- **What to work on**:
In the data, extract each line that holds the string "three".

(Modeling code records)
------------------------

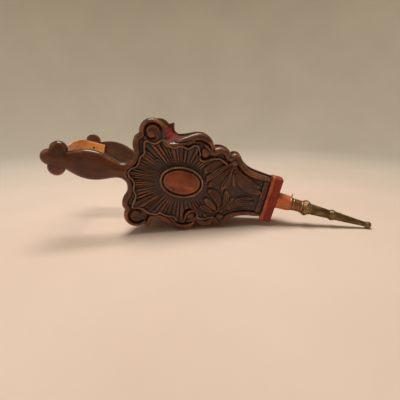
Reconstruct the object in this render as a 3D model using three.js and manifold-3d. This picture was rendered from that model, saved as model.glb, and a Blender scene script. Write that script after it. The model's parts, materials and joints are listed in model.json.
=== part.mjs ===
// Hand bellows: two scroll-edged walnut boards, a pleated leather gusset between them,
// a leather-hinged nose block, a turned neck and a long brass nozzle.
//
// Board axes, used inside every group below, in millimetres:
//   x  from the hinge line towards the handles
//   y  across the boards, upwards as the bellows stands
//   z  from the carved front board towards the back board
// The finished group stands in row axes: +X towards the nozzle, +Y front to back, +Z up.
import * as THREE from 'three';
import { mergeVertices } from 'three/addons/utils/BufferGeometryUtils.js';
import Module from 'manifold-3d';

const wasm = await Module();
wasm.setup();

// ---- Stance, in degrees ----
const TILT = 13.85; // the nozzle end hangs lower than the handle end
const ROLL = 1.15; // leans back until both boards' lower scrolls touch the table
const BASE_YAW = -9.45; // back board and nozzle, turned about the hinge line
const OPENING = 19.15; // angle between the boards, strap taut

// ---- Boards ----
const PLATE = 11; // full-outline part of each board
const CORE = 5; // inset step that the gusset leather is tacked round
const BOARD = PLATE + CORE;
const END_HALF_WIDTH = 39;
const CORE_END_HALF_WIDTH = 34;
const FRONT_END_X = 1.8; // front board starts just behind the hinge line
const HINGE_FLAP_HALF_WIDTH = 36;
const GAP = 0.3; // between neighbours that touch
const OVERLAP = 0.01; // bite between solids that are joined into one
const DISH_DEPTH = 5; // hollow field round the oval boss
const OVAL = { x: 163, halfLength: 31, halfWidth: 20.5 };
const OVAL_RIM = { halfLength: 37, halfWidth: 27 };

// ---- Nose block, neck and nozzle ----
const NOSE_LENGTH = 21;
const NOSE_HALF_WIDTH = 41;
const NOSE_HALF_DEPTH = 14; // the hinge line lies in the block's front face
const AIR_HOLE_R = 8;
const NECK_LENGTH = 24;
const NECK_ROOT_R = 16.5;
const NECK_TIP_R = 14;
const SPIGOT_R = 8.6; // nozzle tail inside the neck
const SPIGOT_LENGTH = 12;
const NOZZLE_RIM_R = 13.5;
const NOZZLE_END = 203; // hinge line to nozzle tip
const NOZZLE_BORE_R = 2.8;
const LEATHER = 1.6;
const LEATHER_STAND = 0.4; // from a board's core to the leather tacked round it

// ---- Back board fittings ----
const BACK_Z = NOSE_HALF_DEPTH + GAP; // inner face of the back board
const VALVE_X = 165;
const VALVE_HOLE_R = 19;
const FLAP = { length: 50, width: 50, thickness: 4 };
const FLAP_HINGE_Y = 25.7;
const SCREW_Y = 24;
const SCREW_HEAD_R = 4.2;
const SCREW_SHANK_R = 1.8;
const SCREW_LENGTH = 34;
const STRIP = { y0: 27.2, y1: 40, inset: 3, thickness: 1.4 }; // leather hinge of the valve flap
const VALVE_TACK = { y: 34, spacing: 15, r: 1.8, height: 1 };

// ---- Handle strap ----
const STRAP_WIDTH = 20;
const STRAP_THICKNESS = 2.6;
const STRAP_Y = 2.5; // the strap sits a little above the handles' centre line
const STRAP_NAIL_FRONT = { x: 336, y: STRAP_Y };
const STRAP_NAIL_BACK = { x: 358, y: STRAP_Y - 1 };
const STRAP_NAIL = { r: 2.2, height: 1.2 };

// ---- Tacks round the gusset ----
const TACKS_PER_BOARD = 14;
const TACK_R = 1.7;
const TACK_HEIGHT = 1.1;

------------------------

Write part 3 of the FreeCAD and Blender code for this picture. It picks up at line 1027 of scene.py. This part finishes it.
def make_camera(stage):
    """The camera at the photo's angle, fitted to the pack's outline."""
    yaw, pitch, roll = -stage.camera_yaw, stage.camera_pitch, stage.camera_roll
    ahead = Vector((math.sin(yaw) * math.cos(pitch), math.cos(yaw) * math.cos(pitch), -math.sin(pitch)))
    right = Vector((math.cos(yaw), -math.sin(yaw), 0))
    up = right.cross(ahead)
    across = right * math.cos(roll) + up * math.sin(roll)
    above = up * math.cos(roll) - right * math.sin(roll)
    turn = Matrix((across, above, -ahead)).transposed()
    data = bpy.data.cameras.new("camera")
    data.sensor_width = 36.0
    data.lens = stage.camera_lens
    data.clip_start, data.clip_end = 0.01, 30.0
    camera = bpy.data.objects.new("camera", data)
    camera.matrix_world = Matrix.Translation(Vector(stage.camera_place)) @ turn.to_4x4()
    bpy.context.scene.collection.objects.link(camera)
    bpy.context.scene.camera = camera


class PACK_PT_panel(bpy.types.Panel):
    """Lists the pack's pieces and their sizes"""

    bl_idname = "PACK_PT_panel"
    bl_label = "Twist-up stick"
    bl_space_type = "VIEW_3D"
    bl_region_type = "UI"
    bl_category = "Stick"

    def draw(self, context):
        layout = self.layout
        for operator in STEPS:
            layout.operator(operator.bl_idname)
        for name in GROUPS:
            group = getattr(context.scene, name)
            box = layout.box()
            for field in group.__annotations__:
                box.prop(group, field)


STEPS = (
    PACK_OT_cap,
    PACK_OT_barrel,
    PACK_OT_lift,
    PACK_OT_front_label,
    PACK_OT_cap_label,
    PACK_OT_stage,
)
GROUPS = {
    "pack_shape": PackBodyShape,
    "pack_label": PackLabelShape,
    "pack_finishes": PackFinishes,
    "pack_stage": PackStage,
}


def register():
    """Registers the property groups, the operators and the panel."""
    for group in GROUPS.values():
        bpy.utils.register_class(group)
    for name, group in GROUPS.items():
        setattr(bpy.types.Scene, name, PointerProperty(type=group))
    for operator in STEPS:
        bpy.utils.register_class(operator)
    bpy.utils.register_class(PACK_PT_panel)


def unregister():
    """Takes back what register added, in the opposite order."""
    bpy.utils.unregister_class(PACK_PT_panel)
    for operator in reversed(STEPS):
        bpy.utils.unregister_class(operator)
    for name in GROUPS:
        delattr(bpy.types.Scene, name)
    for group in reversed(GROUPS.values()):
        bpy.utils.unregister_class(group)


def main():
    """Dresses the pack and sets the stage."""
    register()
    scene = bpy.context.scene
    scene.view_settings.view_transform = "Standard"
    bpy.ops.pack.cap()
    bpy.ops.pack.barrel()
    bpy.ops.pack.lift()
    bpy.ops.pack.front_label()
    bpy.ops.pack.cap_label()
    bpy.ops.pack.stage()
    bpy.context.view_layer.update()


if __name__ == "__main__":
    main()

------------------------

- **Answer to the exercise**:
Reconstruct the object in this render as a 3D model using three.js and manifold-3d. This picture was rendered from that model, saved as model.glb, and a Blender scene script. Write that script after it. The model's parts, materials and joints are listed in model.json.
import * as THREE from 'three';
import { mergeVertices } from 'three/addons/utils/BufferGeometryUtils.js';